There's lots if info on all countries using the Euro and a historical travelogue with pictures all the old Dutch guilder coins.
Fun side I think.
One better laugh about it then get annoyed .. life s a box of chocolates, as Forrest Gump once stated, better be amazed because of it and try to be content with what you get.
Or hear, in this case.
Alright, so you're either in need or trespassing....then you'll be happy or not so happy to see this police car!
112 is the equivalent of 911 in the US.
But only and ONLY for emergencies.
If you need police but it is not an emergency you call
See below: Dutch police website, information in English.
When your driving, walking or on a bike... the road sign for you to give way is like a row of sharks teeth across the road, when they are pointing at you then you give way.
This is more important when you are on a bike... as you will mostly have the right of way, but if the sharks teeth are against you STOP!
In The Netherlands it's perfectly normal not to give a tip at all. I think I do so about half the time. The other half: not. And when we do tip, the height is usually determined by the amount of small change involved in paying the bill. Say something is € 35, I'd dig out a euro or two at the most. If I haven't got that euro, then no tip.
Say something is € 33,90, I'd give 35 and tell them to keep the change. But I might also give that half or whole euro if the total bill is around € 15.
When I am eating out well and good (essentially spending a full evening in a restaurant), I'll tip a % of the bill but never more than 10%.
When I am abroad I tip more. Probably because I may be unsure if service is included.
How we tip in 2011
A recent poll by a big bank website showed that if our restaurant bill is 59 euro and we are satisfied with our meal then we pay this:
59 euro 10 %
60 euro 25 %
61-64 euro 38 %
65 euro 26 %
65 euro or more 1 %
Recent crimes map
Credit Card fraud map (2008)
Since January 1, 2004 there is a smoking ban in all public buildings, including restaurants and work spaces in general.
At the train stations you are only allowed to smoke near the PAFPAAL.
From mid-2008 there's a general smoking ban in bars and restaurants. From 2010 there are small bars with a section for smokers.
Back in the spring of 2002 I had spent two wonderful weeks in London staying at the flat of a friend of mine who was attending the London School of Economics.
During my first week there my friend and I decided to take a short trip to Holland. We hopped a flight from Gatwick and arrived just a few hours later near Amsterdam (I forget now which airport.) Next we took a train from the airport to the Centraal Station in Amsterdam.
I had borrowed an overnight bag from my friend for the trip, as we were only staying two days. When we got on the train I wasn't sure where to store my friend's bag, which had all my toilet articles and a change of clothing. I had decided to keep it on the floor in front of me, when one of the passengers sitting directly across from us complained that it was in his way. He suggested that I store the bag in the space behind our seat. Big mistake!

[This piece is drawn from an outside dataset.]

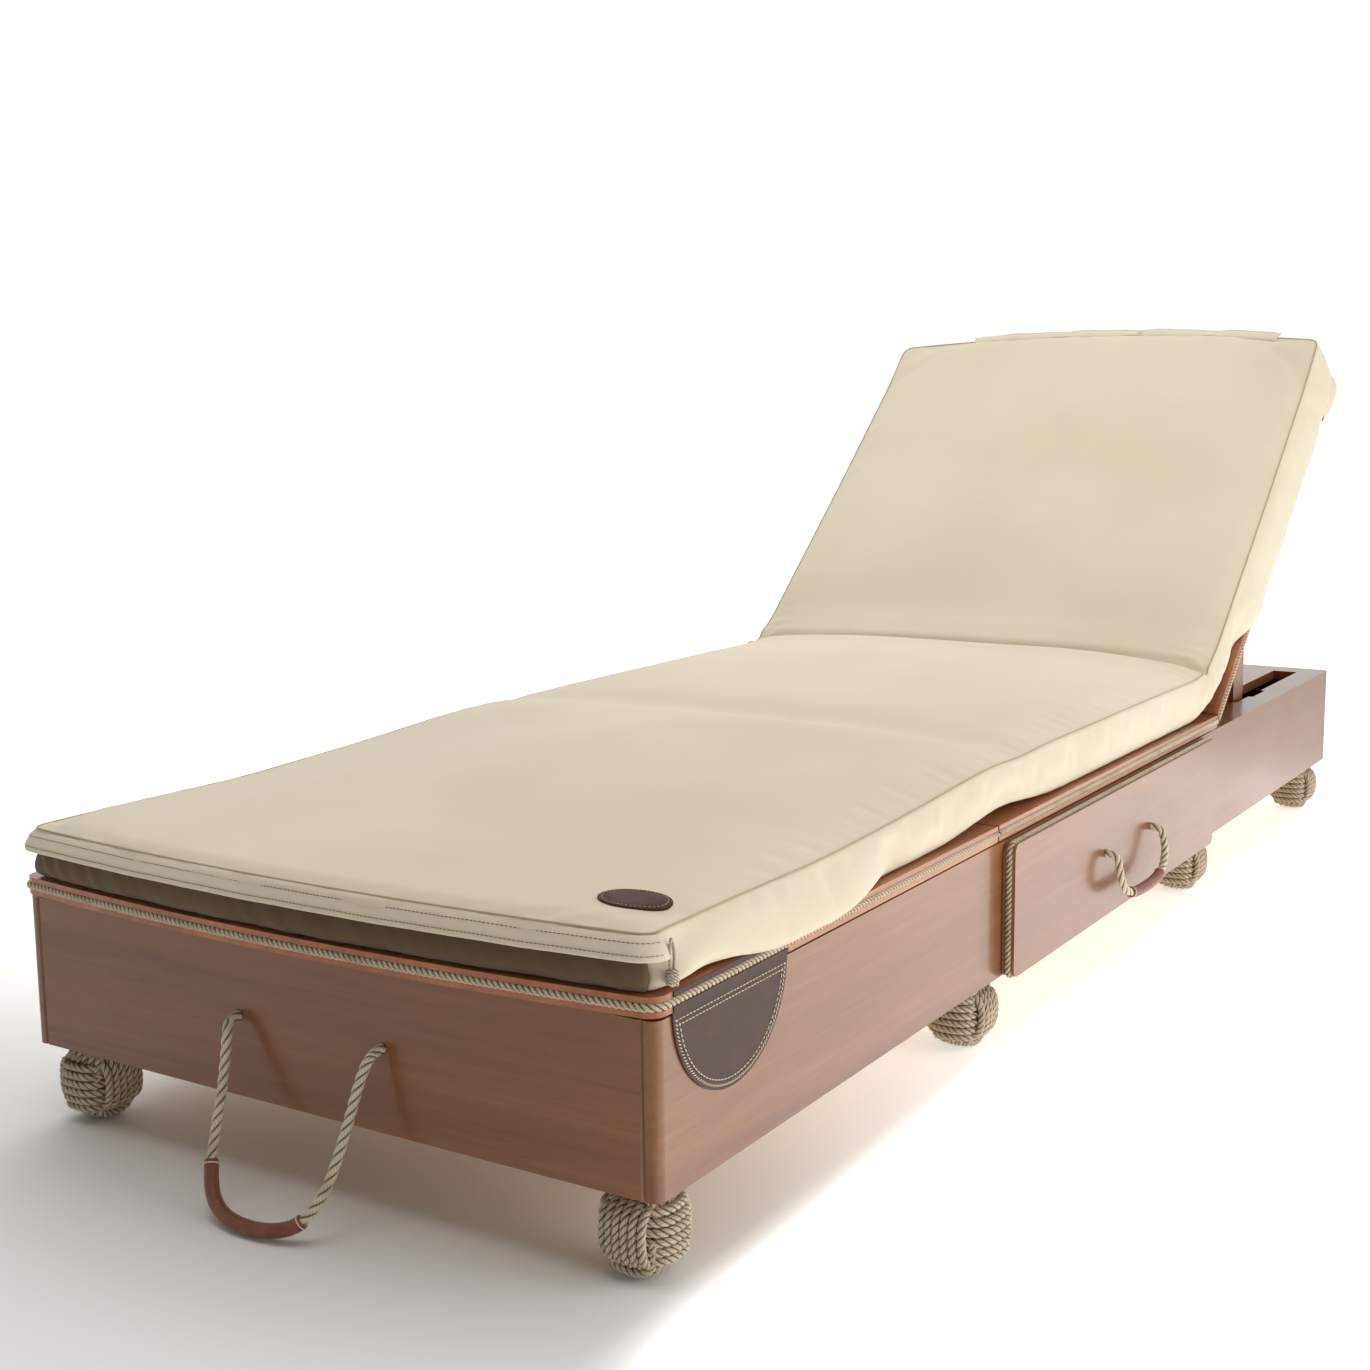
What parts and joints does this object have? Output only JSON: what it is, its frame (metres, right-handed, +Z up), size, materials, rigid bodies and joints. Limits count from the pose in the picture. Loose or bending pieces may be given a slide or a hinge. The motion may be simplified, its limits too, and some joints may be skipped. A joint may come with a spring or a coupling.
{
  "type": "sun lounger",
  "caption": "Wooden box sun lounger with a folding backrest on prop arms, a side drawer, rope trim and knot feet, rope pulls and thick canvas cushions.",
  "frame": {"origin": "middle of the footprint of the lounger without its rope pulls, on the floor", "axes": "+X to the side with the drawer, +Y from the foot end to the head end, +Z up"},
  "size_m": [0.8044, 2.1815, 0.8107],
  "materials": {
    "mahogany": "satin varnish",
    "deck_wood": "satin varnish",
    "inner_wood": "bare birch plywood",
    "edge_rope": "three-strand rope",
    "knot_rope": "three-strand rope",
    "pull_rope": "three-strand rope",
    "dark_leather": "grained, stitched",
    "tan_leather": "smooth, stitched",
    "canvas": "woven acrylic canvas",
    "tag": "woven",
    "hinge_metal": "brushed"
  },
  "bodies": {
    "box": {"front_board": "mahogany", "rear_board": "mahogany", "side_board_left": "mahogany", "side_board_right": "mahogany", "bottom_board": "inner_wood", "corner_blocks": "inner_wood", "cross_rails": "inner_wood", "deck_ledges": "inner_wood", "rear_deck": "mahogany", "foot_deck_panel": "deck_wood", "middle_deck_panel": "deck_wood", "foot_deck_rope": "edge_rope", "middle_deck_ropes": "edge_rope", "hinge_leaves_fixed": "hinge_metal", "hinge_pins": "hinge_metal", "prop_cradles": "inner_wood", "drawer_dividers": "inner_wood", "slides_fixed": "hinge_metal", "front_pull_rope": "pull_rope", "front_pull_sleeve": "tan_leather", "front_pull_knots": "pull_rope", "leather_flap": "dark_leather", "oval_patch": "tan_leather", "zip_flap": "canvas", "cushion_seat": "canvas", "foot_dowels": "inner_wood", "zip_pull": "pull_rope", "flap_edging": "dark_leather", "foot_knot_front_left": "knot_rope", "foot_knot_front_right": "knot_rope", "foot_knot_middle_left": "knot_rope", "foot_knot_middle_right": "knot_rope", "foot_knot_hinge_left": "knot_rope", "foot_knot_hinge_right": "knot_rope", "foot_knot_rear_left": "knot_rope", "foot_knot_rear_right": "knot_rope"},
    "backrest": {"backrest_panel": "deck_wood", "backrest_rope": "edge_rope", "hinge_leaves_moving": "hinge_metal", "prop_brackets": "hinge_metal", "prop_pins": "hinge_metal", "cushion_back": "canvas", "head_pocket": "canvas", "woven_tag": "tag"},
    "prop_arm_left": {"prop_arm_left": "mahogany"},
    "prop_arm_right": {"prop_arm_right": "mahogany"},
    "drawer": {"drawer_front": "mahogany", "drawer_front_rope": "edge_rope", "drawer_sides": "inner_wood", "drawer_back": "inner_wood", "drawer_bottom": "inner_wood", "slides_moving": "hinge_metal", "drawer_pull_rope": "pull_rope", "drawer_pull_sleeve": "tan_leather", "drawer_pull_knots": "pull_rope"}
  },
  "joints": [
    {"name": "backrest_tilt", "type": "hinge", "parent": "box", "child": "backrest", "pos_m": [-0.003, 0.4285, 0.238], "axis": [1, 0, 0], "range_deg": [-40.5, 0]},
    {"name": "prop_left_swing", "type": "hinge", "parent": "backrest", "child": "prop_arm_left", "pos_m": [-0.3185, 0.68937, 0.42529], "axis": [1, 0, 0], "range_deg": [0, 130.51]},
    {"name": "prop_right_swing", "type": "hinge", "parent": "backrest", "child": "prop_arm_right", "pos_m": [0.3125, 0.68937, 0.42529], "axis": [1, 0, 0], "range_deg": [0, 130.51]},
    {"name": "drawer_slide", "type": "slide", "parent": "box", "child": "drawer", "axis": [1, 0, 0], "range_m": [0, 0.45]}
  ],
  "couplings": [
    {"joint": "prop_left_swing", "follows": "backrest_tilt", "ratio": -3.2222},
    {"joint": "prop_right_swing", "follows": "backrest_tilt", "ratio": -3.2222}
  ]
}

I ultimately forgot about the bag and left it behind on the train when we arrived at the station. I didn't realize it until after the train had departed again. The bag also contained two new, disposable cameras that I had brought along for the trip. Frantically I reported the incident to the Station Manager, who took my name and my friend's address in London in case the bag should turn up (long story short: it never did and I eventually had to reimburse my friend for it!)

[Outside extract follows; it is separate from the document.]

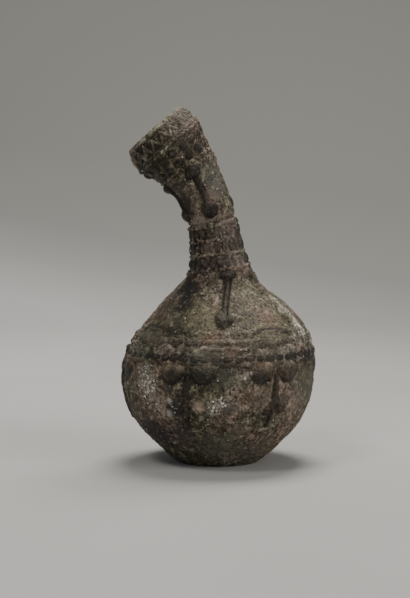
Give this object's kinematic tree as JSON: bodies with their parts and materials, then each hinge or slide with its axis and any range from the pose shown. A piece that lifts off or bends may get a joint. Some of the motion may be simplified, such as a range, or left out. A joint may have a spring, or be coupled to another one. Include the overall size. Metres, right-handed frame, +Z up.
{
  "type": "libation bottle",
  "caption": "Gourd-shaped cast bronze libation bottle with a round belly, a neck bent to one side, a bulbous mouth cut square, and relief of reeds, threads, pellets, pendants and lobes",
  "frame": {"origin": "middle of the foot's flat underside, which is the belly's upright axis", "axes": "+Z up from the foot; the neck leans and the mouth opens towards -X; the pictured front faces -Y"},
  "size_m": [0.1396, 0.1369, 0.2472],
  "materials": {
    "wall_bronze": "corroded, earthy matte",
    "relief_bronze": "dark brown patina, worn",
    "foot_bronze": "rough, dirty"
  },
  "bodies": {
    "root": {"belly_belt": "wall_bronze", "belly_lobe_left_1": "relief_bronze", "belly_lobe_left_2": "relief_bronze", "belly_lobe_left_3": "relief_bronze", "belly_lobe_left_4": "relief_bronze", "belly_lobe_left_5": "relief_bronze", "belly_lobe_left_6": "relief_bronze", "belly_lobe_right_1": "relief_bronze", "belly_lobe_right_2": "relief_bronze", "belly_lobe_right_3": "relief_bronze", "belly_lobe_right_4": "relief_bronze", "belly_lobe_right_5": "relief_bronze", "belly_lobe_right_6": "relief_bronze", "belly_stem_1": "relief_bronze", "belly_stem_2": "relief_bronze", "belly_stem_3": "relief_bronze", "belly_stem_4": "relief_bronze", "belly_stem_5": "relief_bronze", "belly_stem_6": "relief_bronze", "belt_arch_1": "relief_bronze", "belt_arch_2": "relief_bronze", "belt_arch_3": "relief_bronze", "belt_arch_4": "relief_bronze", "belt_pellets_lower": "relief_bronze", "belt_pellets_upper": "relief_bronze", "belt_thread_bottom": "relief_bronze", "belt_thread_wavy": "relief_bronze", "collar_reeds_1": "relief_bronze", "collar_reeds_2": "relief_bronze", "collar_reeds_3": "relief_bronze", "collar_thread_1": "relief_bronze", "collar_thread_2": "relief_bronze", "collar_thread_3": "relief_bronze", "collar_thread_4": "relief_bronze", "cup_pellets_lower": "relief_bronze", "cup_pellets_upper": "relief_bronze", "cup_ridge": "relief_bronze", "cup_thread": "relief_bronze", "cup_zigzag": "relief_bronze", "foot_disc": "foot_bronze", "lower_bowl": "wall_bronze", "mouth_cup": "wall_bronze", "mouth_lip": "wall_bronze", "neck_dumbbell_1": "relief_bronze", "neck_dumbbell_2": "relief_bronze", "neck_dumbbell_3": "relief_bronze", "neck_dumbbell_4": "relief_bronze", "neck_elbow": "wall_bronze", "neck_sleeve": "wall_bronze", "shoulder_pendant_1": "relief_bronze", "shoulder_pendant_2": "relief_bronze", "shoulder_pendant_3": "relief_bronze", "shoulder_pendant_4": "relief_bronze", "shoulder_pendant_5": "relief_bronze", "shoulder_pendant_6": "relief_bronze", "shoulder_shell": "wall_bronze"}
  },
  "joints": []
}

Fortunately there was nothing in the bag that couldn't be replaced; but I would have to go out at some point after I got settled in and purchase a new razor, toothbrush and other toilet articles. I had booked a room at a local Hostel near Amsterdam's infamous "Red Light" district. My friend, who had a paper to write for school. decided to stay at a nearby hotel. After my friend and I went our separate ways (we would meet again in two days at the train station to return together to London) I went up to my room to unpack.
I had made sure that my passport and traveler's checks were tucked away safely in one of those nylon "waist-safes" that one wears underneath clothing to prevent theft. Unfortunately I forgot that I had a 50-Euro Note and my ATM/Check Card unsecured in my shirt pocket. While I was out and about looking for a Chemist's Shop where I could purchase toothpaste, etc., I encountered a woman who seemed upset. She was babbling incoherently and was speaking a language that I didn't recognize or understand. I got the impression, however, that she was either asking for help or for directions.
At one point she grasped my wrist with one hand and had her other hand on my shoulder. She started tugging at my wrist as if she wanted me to follow her somewhere. At that point I saw a police officer a few yards away and I suggested that we go and ask him for help. The woman got nervous when I pointed out the officer, however. She then politely declined any help in very Broken English and then quickly departed.
I stood there for a moment, scratching my head and wondering why she ran off so fast... and then resumed walking. When I finally found a Chemist's Shop I reached into my shirt pocket for my money, only to find that the Euro Note was gone! That woman was obviously a pickpocket and had slipped her hand that was on my shoulder into my pocket while she distracted me by tugging at my wrist with her other hand.
Fortunately she didn't take my ATM/Check Card and I was ultimately able to withdraw more funds from my checking account. I made darned sure, however, that my card and any cash were always secured in my waist-safe from that moment on! When I told my friend about the incident she said that the woman was probably a homeless person and/or drug addict who may have been looking to score cash with which to buy drugs. She probably would not have had any use for my ATM/Check Card, my friend added.
So I learned a valuable lesson the hard way... always keep an eye on your personal belongings and your cash and credit cards; or you could be a pickpocket's next target!